** Start **
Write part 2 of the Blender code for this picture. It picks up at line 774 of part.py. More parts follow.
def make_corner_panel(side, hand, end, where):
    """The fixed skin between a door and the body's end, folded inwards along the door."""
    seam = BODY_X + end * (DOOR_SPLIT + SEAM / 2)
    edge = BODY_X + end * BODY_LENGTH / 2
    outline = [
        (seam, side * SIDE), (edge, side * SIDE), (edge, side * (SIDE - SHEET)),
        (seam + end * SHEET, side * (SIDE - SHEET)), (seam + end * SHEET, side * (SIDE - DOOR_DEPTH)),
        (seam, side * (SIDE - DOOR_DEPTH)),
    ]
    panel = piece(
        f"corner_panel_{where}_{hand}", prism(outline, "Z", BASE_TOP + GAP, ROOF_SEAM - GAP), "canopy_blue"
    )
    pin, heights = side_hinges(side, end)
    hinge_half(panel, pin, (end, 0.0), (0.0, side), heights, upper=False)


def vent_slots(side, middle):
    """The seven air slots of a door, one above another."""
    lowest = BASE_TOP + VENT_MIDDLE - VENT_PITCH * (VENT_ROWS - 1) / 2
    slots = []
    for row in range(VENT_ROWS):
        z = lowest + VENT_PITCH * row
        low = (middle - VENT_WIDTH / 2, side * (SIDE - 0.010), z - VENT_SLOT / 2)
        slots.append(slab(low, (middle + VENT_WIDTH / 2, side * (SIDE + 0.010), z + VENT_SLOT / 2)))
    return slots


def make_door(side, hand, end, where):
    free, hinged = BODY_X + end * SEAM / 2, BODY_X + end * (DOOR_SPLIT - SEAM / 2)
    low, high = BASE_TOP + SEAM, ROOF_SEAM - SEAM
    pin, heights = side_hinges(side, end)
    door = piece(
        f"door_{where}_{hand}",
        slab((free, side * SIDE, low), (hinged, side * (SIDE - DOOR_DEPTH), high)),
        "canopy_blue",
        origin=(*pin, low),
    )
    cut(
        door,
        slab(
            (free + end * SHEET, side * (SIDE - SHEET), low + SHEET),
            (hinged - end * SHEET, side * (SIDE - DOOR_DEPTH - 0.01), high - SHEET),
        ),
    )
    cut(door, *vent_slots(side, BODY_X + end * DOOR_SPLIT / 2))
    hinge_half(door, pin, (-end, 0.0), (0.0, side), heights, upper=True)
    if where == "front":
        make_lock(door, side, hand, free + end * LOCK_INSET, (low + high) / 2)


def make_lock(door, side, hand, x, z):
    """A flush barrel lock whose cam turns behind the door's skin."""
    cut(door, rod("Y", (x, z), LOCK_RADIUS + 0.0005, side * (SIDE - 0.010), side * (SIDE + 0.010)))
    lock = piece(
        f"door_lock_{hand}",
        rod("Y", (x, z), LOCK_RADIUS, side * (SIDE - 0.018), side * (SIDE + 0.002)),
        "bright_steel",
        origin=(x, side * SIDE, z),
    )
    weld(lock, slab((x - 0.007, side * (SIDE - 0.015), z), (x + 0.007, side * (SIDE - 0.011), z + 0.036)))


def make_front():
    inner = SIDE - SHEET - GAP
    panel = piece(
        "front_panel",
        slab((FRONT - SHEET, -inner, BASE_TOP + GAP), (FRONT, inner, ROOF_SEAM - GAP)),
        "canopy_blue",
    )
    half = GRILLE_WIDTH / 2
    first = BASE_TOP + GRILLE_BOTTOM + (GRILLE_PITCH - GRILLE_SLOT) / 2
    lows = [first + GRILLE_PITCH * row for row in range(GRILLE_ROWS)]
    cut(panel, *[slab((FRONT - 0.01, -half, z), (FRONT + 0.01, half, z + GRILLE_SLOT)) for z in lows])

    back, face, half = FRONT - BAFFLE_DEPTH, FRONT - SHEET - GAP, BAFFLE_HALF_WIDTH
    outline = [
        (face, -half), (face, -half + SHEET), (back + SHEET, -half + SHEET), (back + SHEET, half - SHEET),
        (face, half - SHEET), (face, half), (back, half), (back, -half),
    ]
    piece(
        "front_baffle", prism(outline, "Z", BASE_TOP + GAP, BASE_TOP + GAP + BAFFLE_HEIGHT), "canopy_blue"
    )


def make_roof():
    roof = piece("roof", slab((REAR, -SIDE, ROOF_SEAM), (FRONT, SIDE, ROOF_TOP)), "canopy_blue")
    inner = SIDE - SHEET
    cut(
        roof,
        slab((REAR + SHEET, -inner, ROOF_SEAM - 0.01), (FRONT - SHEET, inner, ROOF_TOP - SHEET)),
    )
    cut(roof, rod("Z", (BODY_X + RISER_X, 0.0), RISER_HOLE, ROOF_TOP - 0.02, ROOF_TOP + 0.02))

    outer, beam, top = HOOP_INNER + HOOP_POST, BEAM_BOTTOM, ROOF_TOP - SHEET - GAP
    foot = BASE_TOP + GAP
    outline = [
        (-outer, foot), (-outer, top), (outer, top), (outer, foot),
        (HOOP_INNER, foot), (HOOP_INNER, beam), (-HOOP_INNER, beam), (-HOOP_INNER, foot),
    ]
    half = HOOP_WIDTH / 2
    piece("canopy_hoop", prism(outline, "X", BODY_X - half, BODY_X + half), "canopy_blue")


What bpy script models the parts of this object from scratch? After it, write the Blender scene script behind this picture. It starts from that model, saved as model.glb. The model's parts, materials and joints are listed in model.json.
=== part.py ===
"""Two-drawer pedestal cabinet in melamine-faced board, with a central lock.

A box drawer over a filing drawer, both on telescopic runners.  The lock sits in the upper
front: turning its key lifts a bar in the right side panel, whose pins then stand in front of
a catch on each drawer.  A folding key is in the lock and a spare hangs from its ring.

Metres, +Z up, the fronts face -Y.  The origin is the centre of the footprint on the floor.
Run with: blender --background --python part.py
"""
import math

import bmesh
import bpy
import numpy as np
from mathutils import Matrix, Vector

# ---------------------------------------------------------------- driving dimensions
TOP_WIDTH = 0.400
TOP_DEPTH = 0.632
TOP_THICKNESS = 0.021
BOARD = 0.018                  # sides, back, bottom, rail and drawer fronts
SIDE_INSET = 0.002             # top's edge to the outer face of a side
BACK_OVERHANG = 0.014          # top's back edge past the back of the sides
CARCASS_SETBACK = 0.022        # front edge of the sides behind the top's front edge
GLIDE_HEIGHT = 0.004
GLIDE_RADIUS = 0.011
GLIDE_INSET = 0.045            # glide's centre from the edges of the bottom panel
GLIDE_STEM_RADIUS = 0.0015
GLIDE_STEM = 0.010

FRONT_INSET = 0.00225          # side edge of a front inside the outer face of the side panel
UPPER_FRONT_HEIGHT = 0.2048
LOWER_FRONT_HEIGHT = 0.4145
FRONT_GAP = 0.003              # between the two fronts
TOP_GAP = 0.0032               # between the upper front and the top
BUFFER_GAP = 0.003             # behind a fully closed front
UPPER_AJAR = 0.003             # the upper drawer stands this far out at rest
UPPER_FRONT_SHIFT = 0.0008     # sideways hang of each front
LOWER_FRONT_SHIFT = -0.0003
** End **
** Start **
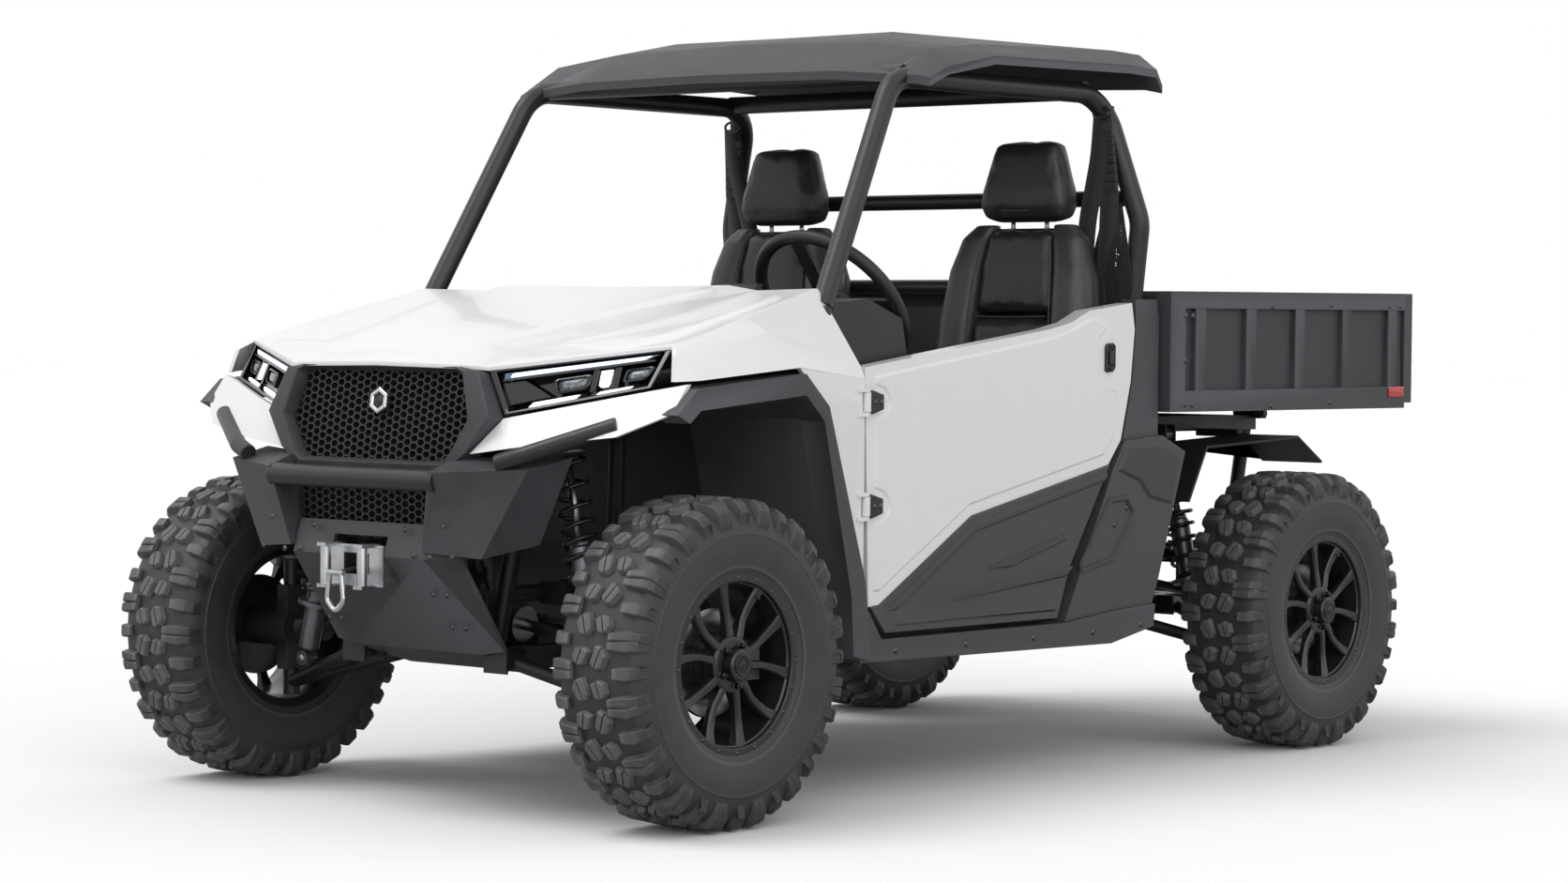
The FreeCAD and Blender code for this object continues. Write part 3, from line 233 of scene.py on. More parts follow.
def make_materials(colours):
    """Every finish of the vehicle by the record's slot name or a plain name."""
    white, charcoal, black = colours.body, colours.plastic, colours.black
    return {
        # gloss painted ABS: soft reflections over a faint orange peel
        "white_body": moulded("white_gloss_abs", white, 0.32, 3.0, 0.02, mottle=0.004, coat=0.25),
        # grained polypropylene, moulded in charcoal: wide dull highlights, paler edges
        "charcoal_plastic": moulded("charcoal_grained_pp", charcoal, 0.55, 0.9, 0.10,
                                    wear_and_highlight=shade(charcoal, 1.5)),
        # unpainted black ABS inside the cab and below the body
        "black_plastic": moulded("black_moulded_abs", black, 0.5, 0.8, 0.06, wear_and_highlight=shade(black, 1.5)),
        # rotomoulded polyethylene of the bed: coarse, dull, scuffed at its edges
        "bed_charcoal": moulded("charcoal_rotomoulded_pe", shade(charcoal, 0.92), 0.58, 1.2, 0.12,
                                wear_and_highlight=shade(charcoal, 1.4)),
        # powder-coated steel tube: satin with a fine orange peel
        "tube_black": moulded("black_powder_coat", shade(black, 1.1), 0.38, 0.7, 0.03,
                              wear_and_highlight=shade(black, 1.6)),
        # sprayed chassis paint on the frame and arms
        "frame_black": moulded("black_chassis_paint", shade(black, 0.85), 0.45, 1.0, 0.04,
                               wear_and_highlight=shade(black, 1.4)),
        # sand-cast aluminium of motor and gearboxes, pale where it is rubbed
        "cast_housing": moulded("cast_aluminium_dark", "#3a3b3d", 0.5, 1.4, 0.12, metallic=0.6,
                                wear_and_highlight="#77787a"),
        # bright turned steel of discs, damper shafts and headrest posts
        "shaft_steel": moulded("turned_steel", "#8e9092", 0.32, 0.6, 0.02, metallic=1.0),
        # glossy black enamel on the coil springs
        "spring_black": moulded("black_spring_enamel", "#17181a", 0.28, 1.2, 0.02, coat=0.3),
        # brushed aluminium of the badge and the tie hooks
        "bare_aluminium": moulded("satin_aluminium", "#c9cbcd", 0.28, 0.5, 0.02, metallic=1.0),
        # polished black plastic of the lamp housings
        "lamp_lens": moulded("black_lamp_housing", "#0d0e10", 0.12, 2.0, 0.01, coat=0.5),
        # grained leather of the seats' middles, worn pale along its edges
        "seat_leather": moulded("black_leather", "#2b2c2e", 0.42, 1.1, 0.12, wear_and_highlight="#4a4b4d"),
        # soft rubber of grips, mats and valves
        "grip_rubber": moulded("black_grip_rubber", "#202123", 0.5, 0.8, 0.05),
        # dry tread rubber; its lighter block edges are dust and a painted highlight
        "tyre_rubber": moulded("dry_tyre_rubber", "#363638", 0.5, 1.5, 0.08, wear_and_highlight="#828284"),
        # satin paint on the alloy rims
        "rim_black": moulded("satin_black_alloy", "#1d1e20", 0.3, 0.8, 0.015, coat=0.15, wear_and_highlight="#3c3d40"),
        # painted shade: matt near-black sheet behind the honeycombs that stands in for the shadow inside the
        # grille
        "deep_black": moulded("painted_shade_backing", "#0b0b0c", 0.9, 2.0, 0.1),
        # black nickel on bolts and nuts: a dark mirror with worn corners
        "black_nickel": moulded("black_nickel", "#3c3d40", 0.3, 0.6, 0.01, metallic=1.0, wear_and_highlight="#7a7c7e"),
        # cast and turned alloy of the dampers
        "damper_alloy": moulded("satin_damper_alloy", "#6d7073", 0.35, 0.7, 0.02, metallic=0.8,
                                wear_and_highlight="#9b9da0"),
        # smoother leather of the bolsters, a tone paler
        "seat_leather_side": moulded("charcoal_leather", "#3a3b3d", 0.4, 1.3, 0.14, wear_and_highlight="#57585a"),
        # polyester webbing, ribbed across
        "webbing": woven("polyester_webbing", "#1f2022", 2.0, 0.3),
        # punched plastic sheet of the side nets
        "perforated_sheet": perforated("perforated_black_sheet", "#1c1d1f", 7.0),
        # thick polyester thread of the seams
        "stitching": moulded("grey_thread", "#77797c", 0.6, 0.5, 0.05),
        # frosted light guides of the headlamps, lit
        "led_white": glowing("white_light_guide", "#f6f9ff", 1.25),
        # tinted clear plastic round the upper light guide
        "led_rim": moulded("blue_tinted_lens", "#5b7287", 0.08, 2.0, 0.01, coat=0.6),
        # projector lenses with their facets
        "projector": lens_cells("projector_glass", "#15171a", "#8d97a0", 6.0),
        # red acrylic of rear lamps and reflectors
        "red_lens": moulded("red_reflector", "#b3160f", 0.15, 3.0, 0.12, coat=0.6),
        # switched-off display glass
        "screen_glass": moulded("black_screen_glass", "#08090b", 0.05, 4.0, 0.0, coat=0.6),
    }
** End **
Scan the material line by line and report each one that contains "picture".

Output of the exercise
Write part 2 of the Blender code for this picture. It picks up at line 774 of part.py. More parts follow.
What bpy script models the parts of this object from scratch? After it, write the Blender scene script behind this picture. It starts from that model, saved as model.glb. The model's parts, materials and joints are listed in model.json.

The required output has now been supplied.